Simple machines are devices that make work easier by changing the magnitude or direction of force. We will study simple machines like a pulley, an inclined plane and a lever.
Mechanical advantage (MA) is the ratio of load to effort.

Mechanical advantage (MA) = \(\frac{\text { load }}{\text { effort }}\)
Where load = weight of the object lifted
Effort = Force applied

→ Pulley:

In a pulley, a cord wraps around a wheel. It is a simple machine that is used to change the direction of the force. When the wheel rotates, the cord can move in either direction. By attaching a hook to the cord, the wheel’s rotation can be used to raise or lower objects, making work easier. Various types of pulley help in making a variety of lifting and moving tasks easier. A pulley system is necessary to hoist a flag on a flag pole. A rope is attached to the pulley to raise and lower the flag more easily.

Types:

• Fixed pulley (changes direction only, MA = 1).
• Movable pulley (reduces effort, MA >1).

→ Inclined Plane:

An inclined plane (simple machine) is a sloping plane used to raise heavy bodies. Inclined planes make it easier to lift objects to greater heights. There are two ways to raise an object: it can be either raised by lifting it straight up or by pushing it diagonally up.

Lifting an object straight up moves the object in the shortest distance, but a more significant force must be exerted. Using an inclined plane to lift objects requires a smaller force but must be exerted over a long distance. A few everyday examples of inclined planes include sidewalk ramps, highway access ramps, inclined conveyor belts, and switchback roads.

mechanical advantage = \(\frac{\text { load }}{\text { effort }}\)
= \(\frac{m g}{F^{\prime}}\)
= \(\frac{L}{h}\)

Example 9:
A ramp is 10 metres long and has a mechanical advantage of 5. What is the vertical height of the lamp ?
Solution:
Given: Length (L) = 10 m;
MA = 5
Formula h = \(\frac{L}{MA}\) = 2 m
Hence, the height of the ramp = 2 metres.

Example 10:
A worker need’s to push a 1200 N crate up a ramp that is 32 m long and 8 m high.
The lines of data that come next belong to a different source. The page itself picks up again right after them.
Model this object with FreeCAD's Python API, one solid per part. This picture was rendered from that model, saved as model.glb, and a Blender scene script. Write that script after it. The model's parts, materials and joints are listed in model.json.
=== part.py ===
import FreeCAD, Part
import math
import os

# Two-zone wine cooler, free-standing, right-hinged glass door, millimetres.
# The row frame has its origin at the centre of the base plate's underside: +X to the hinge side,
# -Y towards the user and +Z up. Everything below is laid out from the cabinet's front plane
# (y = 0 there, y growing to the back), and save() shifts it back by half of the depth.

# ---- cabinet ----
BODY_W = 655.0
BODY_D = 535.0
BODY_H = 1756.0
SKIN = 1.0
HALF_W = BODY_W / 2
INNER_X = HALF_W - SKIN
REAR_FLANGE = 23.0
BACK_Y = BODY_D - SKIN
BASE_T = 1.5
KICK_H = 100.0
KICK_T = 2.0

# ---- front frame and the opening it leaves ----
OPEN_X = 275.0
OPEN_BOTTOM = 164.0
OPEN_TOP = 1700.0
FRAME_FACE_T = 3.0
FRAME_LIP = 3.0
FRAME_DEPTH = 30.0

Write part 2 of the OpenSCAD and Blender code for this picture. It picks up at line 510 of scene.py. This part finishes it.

Assuming no friction, how much force (efforts) must they apply?
Solution:
Here, L = 32 m,
h = 8 m
Now, mechanical advantage = \(\frac{\text { load }}{\text { effort }}\)
= \(\frac{32 \mathrm{~m}}{8 \mathrm{~m}}\) = 4
Formula =\(\frac{\text { Land }}{\text { MA }}\)
= \(\frac{1200}{4}\)
= 300 N
Hence, the worker needs to apply 300 N of force.

→ Lever: A lever is a tool that is used to pry objects loose. Levers are also used to lift objects. A lever has an arm that turns against a fulcrum. Exerting a force on one end of the pivot creates a force on the other end of the lever. The applied force is either increased or decreased based on the distance from the fulcrum to the load and from the fulcrum to the effort. A few examples of levers are the hammer that we used to pry nails loose and the kids’ favourite see-saw.

Key Components of a Lever:

1. Fulcrum (F): The stationary point or axis around which the lever rotates.
2. Load (L): The external force or weight that the lever is intended to move or overcome.
3. Effort (E): The input force applied to the lever to move the load.
4. Load Arm: The perpendicular distance from the fulcrum to the point where the load is applied.
5. Effort Arm: The perpendicular distance from the fulcrum to the point where the effort is applied.

It works on the principle of moments:
F₁ × d₁ = F₂ × d₂

Mechanical advantage =\(\frac{\text { load }}{\text { effort }}=\frac{\text { effort arm }}{\text { load arm }}\)

→ Classes of levers:

1. Class I: Fulcrum between effort and load (e.g., tongs, scissors, crowbar).
2. Class II: Load between fulcrum and effort (e.g., wheelbarrow, nutcracker).
3. Class III: Effort between fulcrum and load (e.g., tongs, human forearm).